As you do today's practice, think of all the ways that your relationship with the Divine have been deepened throughout the last two months of messages - and give thanks.
Stand or sit with your arms stretched out from your sides.
Draw them slowly in front of you, keeping your arms straight.
With your arms in front of you, touch the five fingers of your left hand to the five fingers of your right hand.
Stay in that position for a moment to notice the goodness of how you are made: muscles, coordination, supporting bones, joints, skin.
Give thanks for the gifts of creation, and all its wonders and splendors - including you!
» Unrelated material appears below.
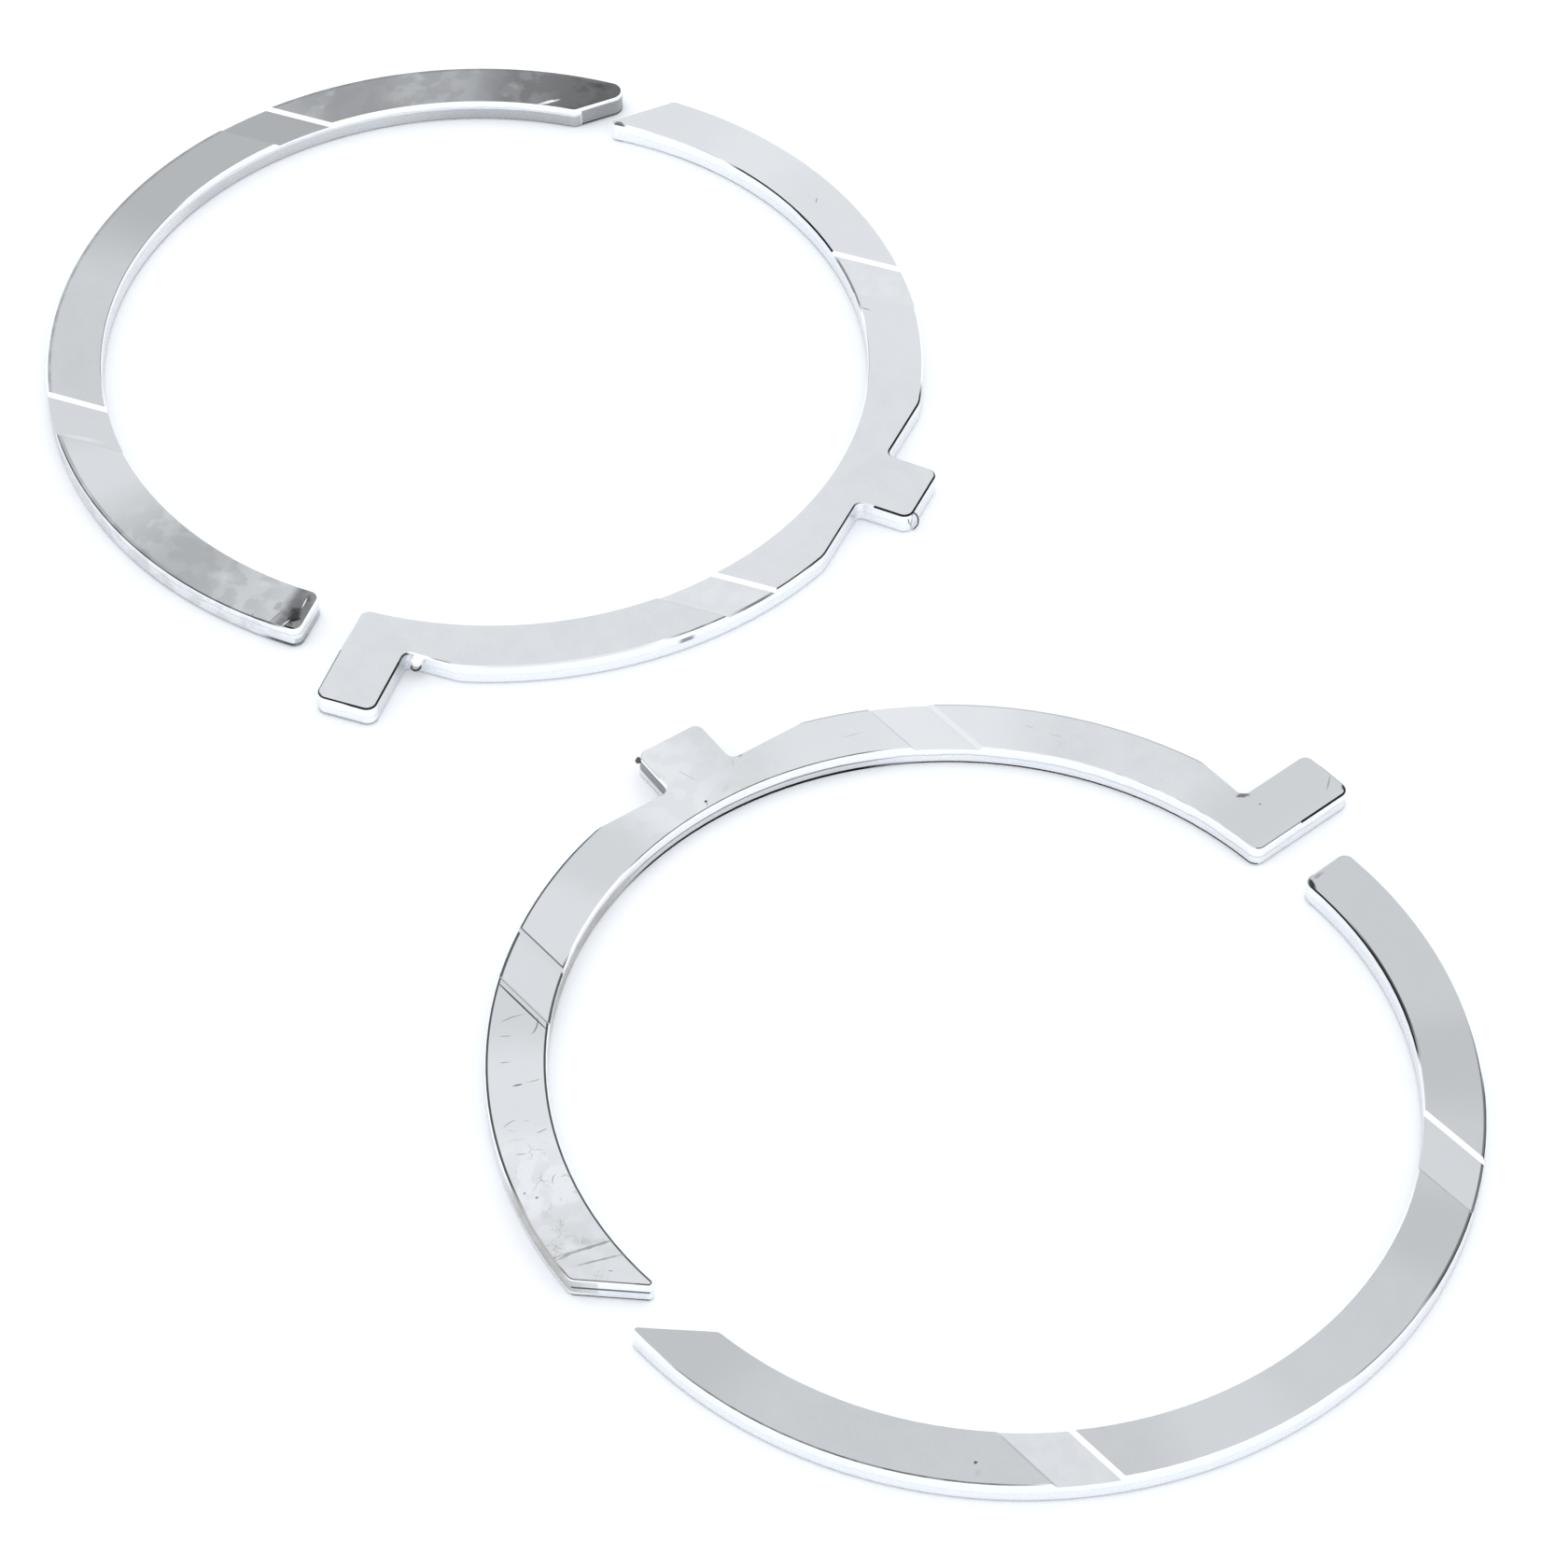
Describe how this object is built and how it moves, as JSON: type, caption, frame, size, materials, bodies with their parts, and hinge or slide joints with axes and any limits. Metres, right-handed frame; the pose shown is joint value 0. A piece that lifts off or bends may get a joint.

Now, separate your arms again and stretch them out to the sides with your palms up.
Draw them together again in front of you, and touch four fingers together.
Give thanks for your family, your friends, your community, and your church.
Take a moment to reflect on the gift of these people in your life.
Pray a blessing on them.
Do the same again - stretch out and bring together three fingers.
Give thanks for the Trinity: God the source of Love, Jesus love incarnate, and the Spirit as love's power.
Take a moment in silent meditation and contemplation on the whirling wonder of love within the Trinity. The three identities of God in eternal harmony and joy.
Into this we are invited, in love.
Do the same again - stretch out, then bring together two fingers.
Give thanks for your partner, spouse, significant other, or a good friend.
Give thanks for the intimacy of conversation, embraces, trust and silence.
Pray a blessing on this person.
Do the same again - stretch out and bring together your index fingers in front of you.
Give thanks to God for yourself: for who you are, and who you are becoming.
Give thanks for the joy of being God's child, adopted and loved within the family of God.
Give thanks for the gifts and abilities that you have.
Ask God's blessing on your life, and recommit to giving your best to this one and wonderful life.
Finally, drop your arms to your sides (or rest them in your lap).
Breathe deeply: five slow and nourishing breaths.